Since these are just environment variables, we can explore what happens when we change things.
imadev:~$ LC_TIME=POSIX date Thu Apr 16 10:32:03 EDT 2009 imadev:~$ LC_TIME=en_US.iso88591 date Thu, Apr 16, 2009 10:32:13 AM
For details of what your system does with locales, you'll need to check your manuals (such things are very much open to interpretation by implementors). Debian systems have locale(7) (type man 7 locale to read it); HP-UX has lang(5); and so on.
Once you've decided how you want your session to work, and where you need to put variables, just set things however you prefer.
3. Writing locale-aware programs
When writing programs -- particularly shell scripts, but this applies to other forms of programming as well -- one must be aware of the potentially differing behavior of the target system based on locale selection.
We've already seen how the date command on one system changes its output in response to locales, with fields moved around, extra commas inserted, and a 12-hour clock used instead of a 24-hour clock. (Yours may not be quite as radical, or it could be even more so.) Error messages from other programs or from system libraries may be translated into other languages.

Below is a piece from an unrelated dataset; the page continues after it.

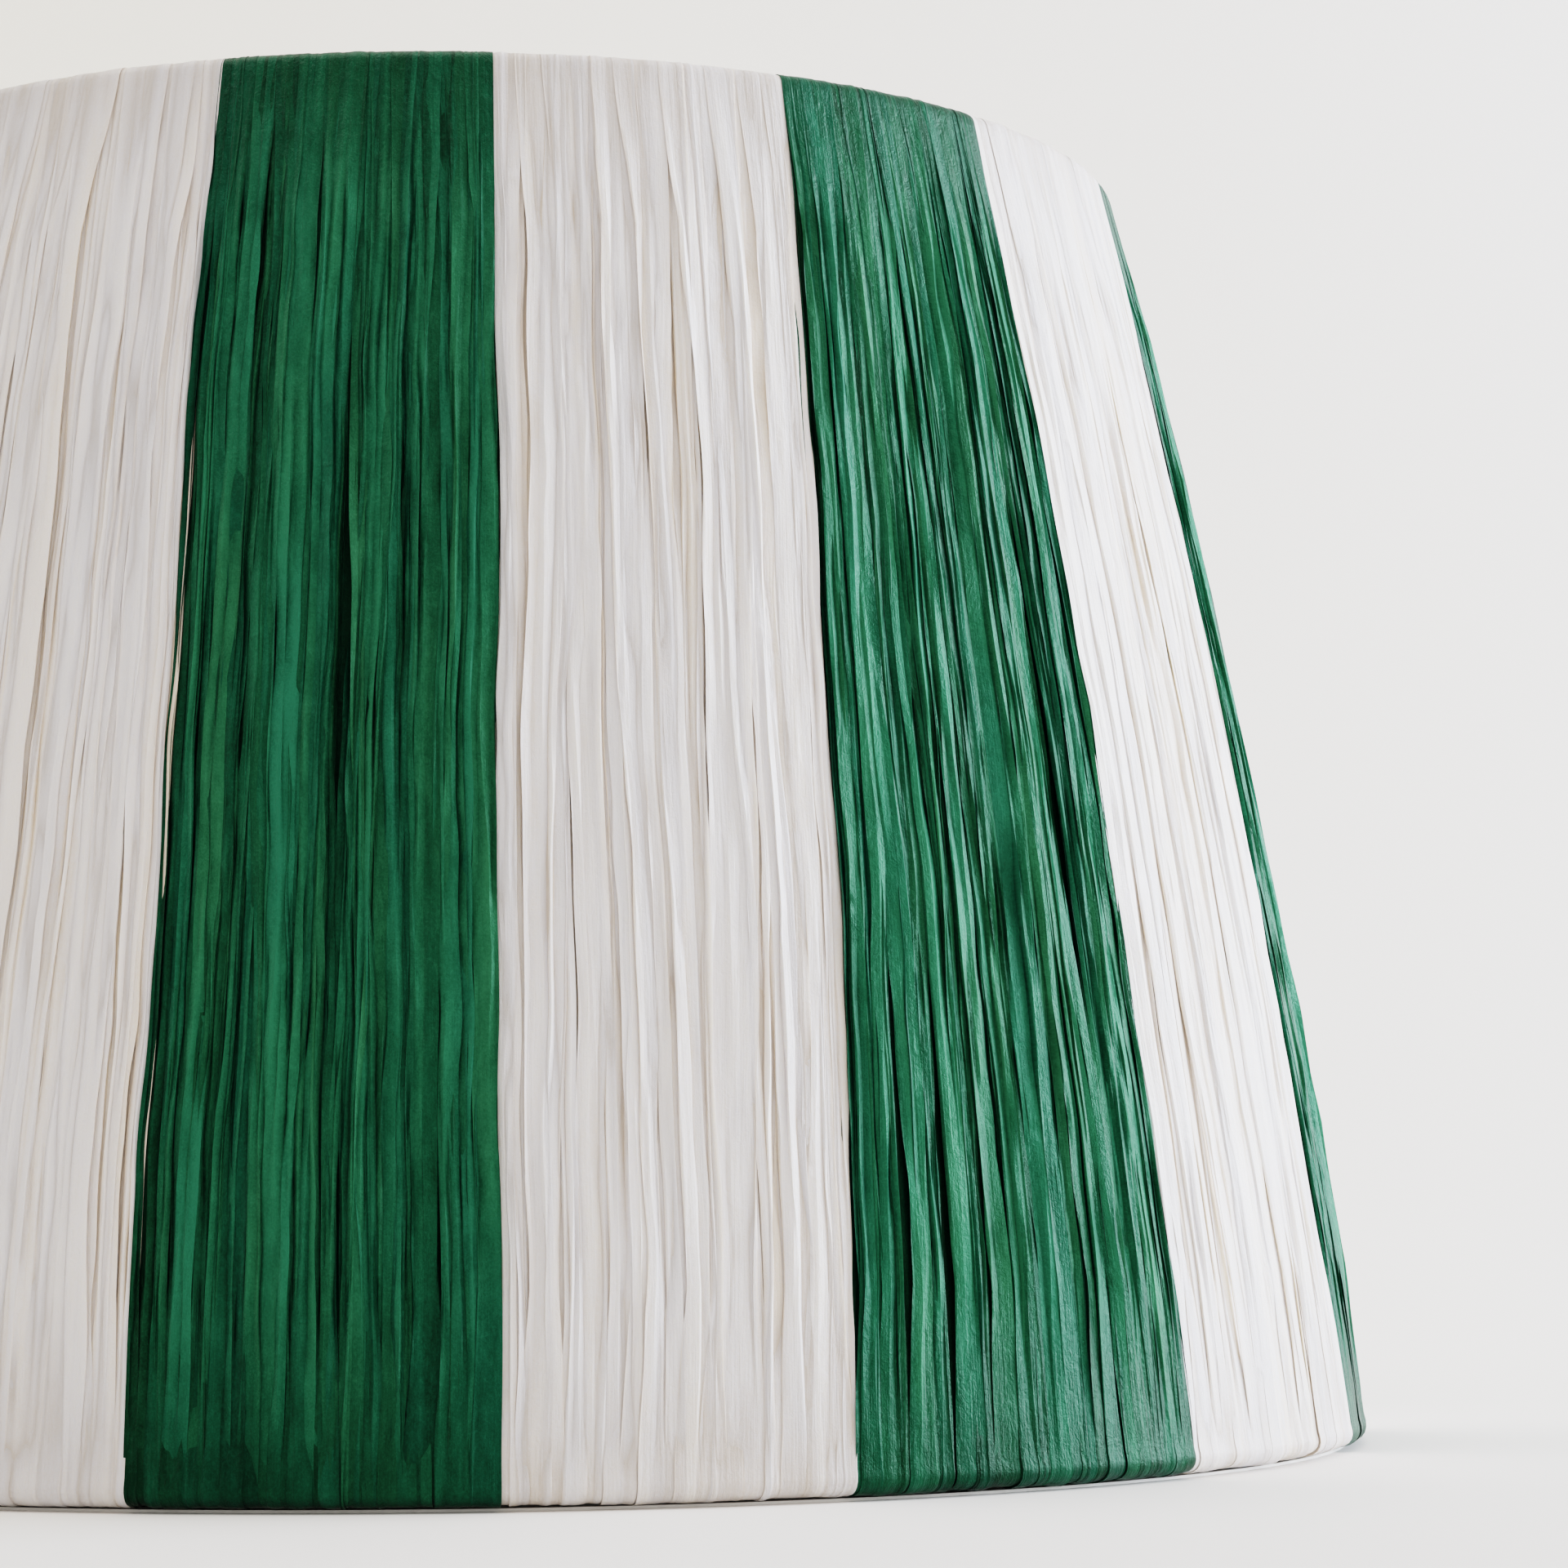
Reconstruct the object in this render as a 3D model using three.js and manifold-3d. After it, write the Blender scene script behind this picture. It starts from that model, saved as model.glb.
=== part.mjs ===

If you rely on the output of a program or library call to be in a standard format, you should override the locale environment variables, setting the locale to C, for the parts that require consistency. The LC_ALL variable has priority over the individual LC_* variables, which in turn have priority over LANG. Thus, you can get the behavior you expect by forcing LC_ALL=C at critical points.
Example:
imadev:~$ echo Hello World | tr A-Z a-z hÉMMÓ wÓSMÐ imadev:~$ echo Hello World | LC_ALL=C tr A-Z a-z hello world
(That's one of my favorite examples, ever.)
Many commands offer locale-aware methods of replicating traditional behaviors. For example, tr has [:upper:] to replace A-Z, and so on. These should be preferred where available. Consider that [:upper:] may include things like Á which would not be in the C locale's A-Z. But in the end, as the programmer, you bear the responsibility for choosing what is most appropriate for your project.
The behavior of globs is also locale-dependent; the LC_COLLATE variable defines the order in which names are sorted. The ls command also sorts its output by default, using the same locale-dependent ordering. Unfortunately, there are no standard ways to learn what the ordering is within a given locale. One must resort to brute force tricks. For instance,
imadev:/tmp/greg$ for i in {1..255}; do eval touch \$\'\\x$(printf %02x $i)\'; done touch: cannot change times on / imadev:/tmp/greg$ ls -b 8 Ä C É G Î M Ò P t ü ý { - ; ¶ ¥ _ \002 \014 \026 \200 \212 \224 \236 9 ä c é g î m ò p U V ÿ } × : § ¤ \003 \015 \027 \201 \213 \225 \237 0 A Å Ç È H Ï N Ô Q u v Z « ÷ " @ µ ª \004 \016 \030 \202 \214 \226 \177 1 a å ç è h ï n ô q Ú W z » ± ¿ & ^ º \005 \017 \031 \203 \215 \227 2 Á Ã D Ê I J Ñ Ö R ú w Þ < ¬ ? ° ~ ¹ \006 \020 \032 \204 \216 \230 3 á ã d ê i j ñ ö r Ù X þ > ¼ ¡ % ´ ² \007 \021 \033 \205 \217 \231 4 À Æ Ð Ë Í K O Õ S ù x ( ` ½ ! # ¨ ³ \010 \022 \034 \206 \220 \232 5 à æ ð ë í k o õ s Û Y ) ' ¾ \ $ ¸ © \011 \023 \035 \207 \221 \233 6 Â B E F Ì L Ó Ø ß û y [ = * | ¢ · ® \012 \024 \036 \210 \222 \234 7 â b e f ì l ó ø T Ü Ý ] + , ¦ £ ¯ \001 \013 \025 \037 \211 \223 \235
This omits the / character, as we cannot create a file with that name, but it does show us the ordering of all the other characters in the HP-UX 10.20 implementation of en_US.iso88591. Except for the one that I'm unable to paste into this web browser's textarea (the blank spot to the left of \003). Of course, attempting this on a multi-byte encoding like UTF-8 poses a few logistical problems. (It's probably best explored in segments.)
Since sorting is affected by locale, you may consider overriding LC_COLLATE if you require traditional "ASCIIbetical" order; but you should generally respect the user's locale choices whenever possible.